Upon reading the account of God’s judgement of the Hebrew people as they journeyed through the desert toward the Promised Land, I have come to the conclusion that the gravest threat to the church is that God will surrender us to our own desires.
There is no question but that when God wants to judge godless society, he gives them up to their own desires.
Listen to an extended passage which details this divine surrender of wicked people to their own desires.
/The wrath of God is being revealed from heaven against all the godlessness and wickedness of men who suppress the truth by their wickedness, since what may be known about God is plain to them, because God has made it plain to them.
For since the creation of the world God’s invisible qualities—his eternal power and divine nature—have been clearly seen, being understood from what has been made, so that men are without excuse/.
/For although they knew God, they neither glorified him as God nor gave thanks to him, but their thinking became futile and their foolish hearts were darkened.

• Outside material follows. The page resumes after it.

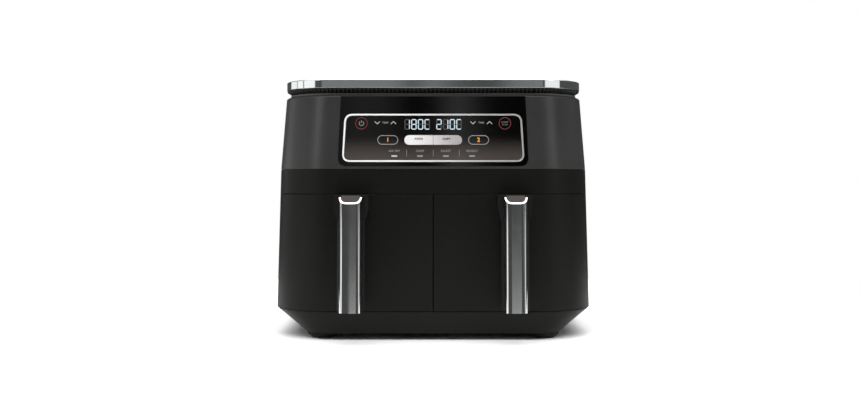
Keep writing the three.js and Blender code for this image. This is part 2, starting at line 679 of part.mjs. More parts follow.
// The front of the handle's chrome at height z.
function handleFront(z) {
  const t = (z - HANDLE_FOOT) / (HANDLE_HEAD - HANDLE_FOOT);
  return HANDLE_FRONT + HANDLE_LEAN * t + HANDLE_BOW * t * t;
}

// Heights at which the bowed bar is cut into straight lengths.
function stations(z0, z1) {
  return [z0, ...HANDLE_BENDS.filter((z) => z0 < z && z < z1), z1];
}

// The handle's section at one height: half a superellipse, closed by a straight back.
function handleSection(x, z, inset, depth) {
  const STEPS = 14;
  const front = handleFront(z);
  const half = HANDLE_HALF - inset;
  const power = 2 / HANDLE_CROWN;
  const curve = Array.from({ length: STEPS + 1 }, (_, i) => {
    const angle = (Math.PI * i) / STEPS;
    const across = -half * Math.sign(Math.cos(angle)) * Math.abs(Math.cos(angle)) ** power;
    const forward = (HANDLE_DEPTH - inset) * Math.sin(angle) ** power;
    return new THREE.Vector3(x + across, front + HANDLE_DEPTH - forward, z);
  });
  const rear = front + depth;
  return [...curve, new THREE.Vector3(x + half, rear, z), new THREE.Vector3(x - half, rear, z)];
}

const handleBar = (x, z0, z1, inset, depth) =>
  loft(stations(z0, z1).map((z) => handleSection(x, z, inset, depth)));

// Everything above a top that slopes up from the front and is level from a given height on;
// drop lowers the slope alone.
function aboveTop(x, drop, height) {
  const slope = new THREE.BoxGeometry(200, 200, 100).translate(0, 0, 50).rotateX(HANDLE_SLOPE);
  slope.translate(x, handleFront(HANDLE_RIM_Z), HANDLE_RIM_Z - drop);
  const level = box(span(x, 50), [-TILE, 0], [height, TILE]);
  return join(solid(slope), level);
}

// The neck that carries the handle stands out from the drawer front and tapers down to the bar.
function neck(x) {
  const shield = (y, half, top, waist, foot, footHalf) => [
    [-half, top], [-half, waist], [-footHalf, foot], [footHalf, foot], [half, waist], [half, top],
  ].map(([dx, z]) => new THREE.Vector3(x + dx, y, z));
  const bar = handleFront(HANDLE_HEAD) + HANDLE_DEPTH + 0.8; // just inside the back of the bar
  const face = -118; // inside the drawer front
  return loft([
    shield(bar, 20.3, 174.4, 157, 144, FLANGE_HALF),
    shield(face, 20.6, 174.8, 158, 146, FLANGE_HALF),
  ]);
}

// The black flange behind the chrome channel, as long as the bar.
function flange(x) {
  const section = (z) => {
    const near = handleFront(z) + HANDLE_DEPTH + GAP;
    const [middle, rear] = [near + FLANGE_DEPTH / 2, near + FLANGE_DEPTH];
    return [
      [-HANDLE_HALF, near], [HANDLE_HALF, near], [FLANGE_HALF, middle], [FLANGE_HALF - 1.5, rear],
      [1.5 - FLANGE_HALF, rear], [-FLANGE_HALF, middle],
    ].map(([dx, y]) => new THREE.Vector3(x + dx, y, z));
  };
  return loft(stations(HANDLE_FOOT + 1, 160).map(section));
}

// The peg that carries the neck through the drawer front.
const spigot = (x, grow) => box(span(x, 12 + grow), span(-119.5, 4.5 + grow), span(161, 9 + grow));

function makeHandle(side, x) {
  const coverInset = HANDLE_SKIN + HANDLE_FIT;
  const [capTop, capFoot, coreTop] = [0.9, 3.2, 3.6]; // depths below the rim's slope
  const aboveCore = aboveTop(x, coreTop, CAP_LEVEL + capTop - coreTop);
  const [low, high] = [HANDLE_FOOT, 180];
  const [, lowerBend, upperBend] = HANDLE_BENDS;
  const skin = cut(
    handleBar(x, low, high, 0, HANDLE_DEPTH),
    handleBar(x, low - 1, high + 1, HANDLE_SKIN, HANDLE_DEPTH + 1),
    aboveTop(x, 0, HANDLE_HEAD + GAP),
  );
  place(`handle_cover_${side}`, skin, "smoke");
  const bar = cut(handleBar(x, low + 1, high, coverInset, HANDLE_DEPTH + 1.5), aboveCore);
  const root = cut(
    neck(x),
    handleBar(x, lowerBend, high, -4, HANDLE_DEPTH + GAP),
    aboveCore.intersect(handleBar(x, upperBend, high, coverInset - GAP, HANDLE_DEPTH + 4.4)),
    bodySolid(130, 190, -GAP),
  );
  place(`handle_core_${side}`, join(bar, flange(x), root, spigot(x, 0)), "black");
  const cap = cut(
    handleBar(x, upperBend, high, coverInset, HANDLE_DEPTH + 4),
    aboveTop(x, capTop, CAP_LEVEL),
  );
  place(`handle_cap_${side}`, cap.intersect(aboveTop(x, capFoot, CAP_LEVEL + capTop - capFoot)), "umber");
}

function makeCrisper(side, x) {
  const plan = { half: 68.2, front: -89, back: 108, cx: 23, cy: 23, arc: 5 };
  const thick = [PLATE_Z, PLATE_Z + PLATE_THICK];
  const holes = [];
  for (let column = -2; column <= 2; column++) {
    for (let row = 0; row < 6; row++) {
      const [hx, hy] = [x + 24 * column, -65 + 30 * row];
      holes.push(post(hx, hy, thick[0] - 1, thick[1] + 1, 6, 6, 6));
    }
  }
  place(`crisper_plate_${side}`, cut(stack(plan, [[thick[0], 0], [thick[1], 0]], x), ...holes), "coating");
  const groove = stack(plan, [[thick[0] - 0.3, -0.3], [thick[1] + 0.3, -0.3]], x);
  let number = 1;
  for (const edge of [-1, 1]) {
    for (const y of [-48, 62]) {
      const limits = edge < 0 ? [x - 70, x - 64] : [x + 64, x + 70];
      const bumper = box(limits, span(y, 7), [PAN_BOTTOM.z + 2.3, PLATE_Z + 5]);
      place(`crisper_bumper_${side}_${number}`, cut(bumper, groove), "rubber");
      number += 1;
    }
  }
}

// ---------------------------------------------------------------- build

makeBase();
makeFeet();
makeLowerHousing();
makeUpperHousing();
makeRearCover();
makeCordGland();
makeTop();
makeVentGrille();
makeControlPanel();
makeElectronics();
for (const [side, sign] of SIDES) {
  const x = sign * ZONE_X;
  makeLiner(side, x);
  makeHeater(side, x);
  makeHeaterGuard(side, x);
  makeFan(side, x);
  makeMotor(side, x);
  makeThermostat(side, x, sign);
  makePan(side, x);
  makeDrawerFront(side, sign, x);
  makeHandle(side, sign * HANDLE_X);
  makeCrisper(side, x);
}
root.add(panelFrame);

export default root;
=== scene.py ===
"""The looks of a countertop air fryer with two side-by-side drawers, in metres, +Z up, front facing -Y."""
import math

import bmesh
import bpy
from mathutils import Matrix, Vector


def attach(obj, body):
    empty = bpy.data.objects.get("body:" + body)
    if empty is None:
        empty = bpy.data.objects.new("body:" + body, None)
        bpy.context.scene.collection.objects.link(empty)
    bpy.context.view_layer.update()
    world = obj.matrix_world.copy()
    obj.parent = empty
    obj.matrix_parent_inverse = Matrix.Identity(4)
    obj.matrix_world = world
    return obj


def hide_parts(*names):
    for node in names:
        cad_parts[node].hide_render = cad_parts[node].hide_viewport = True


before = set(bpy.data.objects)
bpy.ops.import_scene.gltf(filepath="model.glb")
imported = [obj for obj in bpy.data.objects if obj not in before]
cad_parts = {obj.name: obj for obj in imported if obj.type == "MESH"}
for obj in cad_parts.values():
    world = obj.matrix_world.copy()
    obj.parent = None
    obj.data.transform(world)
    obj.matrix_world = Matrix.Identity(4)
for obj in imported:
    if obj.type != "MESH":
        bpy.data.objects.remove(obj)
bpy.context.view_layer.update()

# ---------------------------------------------------------------- dimensions, in millimetres

MM = 0.001
SIDES = (("left", -1), ("right", 1))

BASE_BOTTOM = 8
BASE_TOP = 34
DRAWER_BOTTOM = 34.8
DRAWER_TOP = 175.2
BAY_TOP = 176
BAND_TOP = 205.5
SHOULDER = 294.5
COLLAR = 298.3
VENT_EDGE = 302.8
VENT_TOP = 304.5
RIM_BOTTOM = 304.8
RIM_TOP = 315
GAP = 0.4
WALL = 3.2
BEYOND = 400  # past every side of the object, for cutting tools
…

Although they claimed to be wise, they became fools and exchanged the glory of the immortal God for images made to look like mortal man and birds and animals and reptiles/.
/Therefore God gave them over in the sinful desires of their hearts to sexual impurity for the degrading of their bodies with one another.
They exchanged the truth of God for a lie, and worshiped and served created things rather than the Creator—who is forever praised.
Amen/.
Because of this, God gave them over to shameful lusts.
Even their women exchanged natural relations for unnatural ones.
In the same way the men also abandoned natural relations with women and were inflamed with lust for one another.
Men committed indecent acts with other men, and received in themselves the due penalty for their perversion.
/Furthermore, since they did not think it worthwhile to retain the knowledge of God, he gave them over to a depraved mind, to do what ought not to be done.
They have become filled with every kind of wickedness, evil, greed and depravity.
They are full of envy, murder, strife, deceit and malice.
They are gossips, slanderers, God-haters, insolent, arrogant and boastful; they invent ways of doing evil; they disobey their parents; they are senseless, faithless, heartless, ruthless.
Although they know God’s righteous decree that those who do such things deserve death, they not only continue to do these very things but also approve of those who practice them/ [*Romans 1:18-32*].
Again, a searing example of the gravest threat to a people is summarised in the *Seventy-eighth Psalm*:
 
They wilfully put God to the test
by demanding the food they craved.
They spoke against God, saying,
“Can God spread a table in the desert?
When he struck the rock, water gushed out,
and streams flowed abundantly.
But can he also give us food?
Can he supply meat for his people?”
When the LORD heard them, he was very angry;
his fire broke out against Jacob,
and his wrath rose against Israel,
for they did not believe in God
or trust in his deliverance.
Yet he gave a command to the skies above
and opened the doors of the heavens;
he rained down manna for the people to eat,
he gave them the grain of heaven.
Men ate the bread of angels;
he sent them all the food they could eat.
He let loose the east wind from the heavens
and led forth the south wind by his power.
He rained meat down on them like dust,
flying birds like sand on the seashore.
He made them come down inside their camp,
all around their tents.
They ate till they had more than enough,
for he had given them what they craved.
But before they turned from the food they craved,
even while it was still in their mouths,
God’s anger rose against them;
he put to death the sturdiest among them,
cutting down the young men of Israel.
[*Psalm 78:18-31*]
 
Certainly, I could focus on either of the passages just cited to warn against the gravest threat facing us as a congregation.
However, I prefer to focus on an incident which occurred in the wilderness journeys to provide a warning against self-destruction.
The Living God is holy.
He will not submit to our foibles in the arena of the Faith.
When He has spoken, we are responsible to obey; we must not debate.
Review the incident with me and dig with me through the Word of God so that we may be warned.
You no doubt recall the story.
God, preparing the people to receive the land which He had promised His people, ordered that twelve spies be sent to explore the land.
Those spies, one from each tribe, travelled throughout the land for forty days.
At the end of that time they returned to the Israelites and delivered their reports.
“Ah,” they said, “it is indeed a rich land.
Here is evidence of the fruit.”
Had the majority only stopped there!
However, they continued with their report.
/But the people who live there are powerful, and the cities are fortified and very large/ [*Numbers 13:28*].
The minority report was succinct and pointed.
/We should go up and take possession of the land, for we can certainly do it/ [*Numbers 13:30*].
Even as Caleb and Joshua tried to encourage the people to obey God, Shammua, Shaphat, Igal, Palti, Gaddiel, Gaddi, Ammiel, Sethur, Nahbi and Geuel united to /spread /…/ a bad report about the land they had explored/ [*Numbers 13:**32*].
They agreed that the land would devour the people.
/We saw the Nephilim/…  /We seemed like grasshoppers in our own eyes, and we looked the same to them/ [*Numbers 13:33*].
Moses and Aaron, Joshua and Caleb tried in vain to halt the rebellion.
They tried to remind the people of God’s promise to give them the land.
They referred to His might and strength.
However, the people would not listen.
As Joshua and Caleb pleaded with the people to believe God, the Lord appeared to Moses and His anger boiled.